Figure 42 presents the relationship between decision-making under certainty, risk, and uncertainty. In the context of electric and gas utility BCAs, all three of these categories are relevant: some inputs can be developed with a reasonable degree of certainty; some inputs are uncertain but can be analyzed using quantitative data; and some inputs are uncertain but are much harder to assign quantitative probabilities to.
Figure 42. Decision-making under certainty, risk, and uncertainty
Source: Adapted from EPRI 2015, page 3-30, Figure 3-1.
There may not be clear distinctions between which inputs are certain, are uncertain but quantifiable, or are uncertain and not quantifiable. Over time, as additional information is collected and analyzed, inputs that were once considered non-quantifiable, might become quantifiable, and might even become certain enough to eliminate the need for uncertainty or risk analysis.

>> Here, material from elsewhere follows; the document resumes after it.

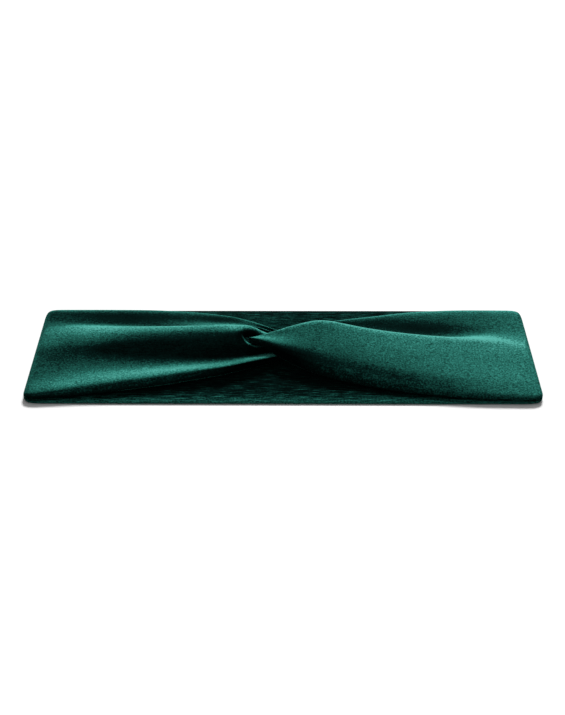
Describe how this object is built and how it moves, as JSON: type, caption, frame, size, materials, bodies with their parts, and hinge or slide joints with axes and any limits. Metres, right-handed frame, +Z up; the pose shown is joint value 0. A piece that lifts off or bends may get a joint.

There is a long list of factors that introduce uncertainty into electric and gas utility planning processes. This includes uncertainties associated with power plant siting, cost, and availability; transmission and distribution facilities siting, cost, and availability; fuel prices; customer energy demand; customer regulatory demand; costs and operating performance of DERs; customer response to DER programs; regulatory and policy shifts; environmental regulations; and more.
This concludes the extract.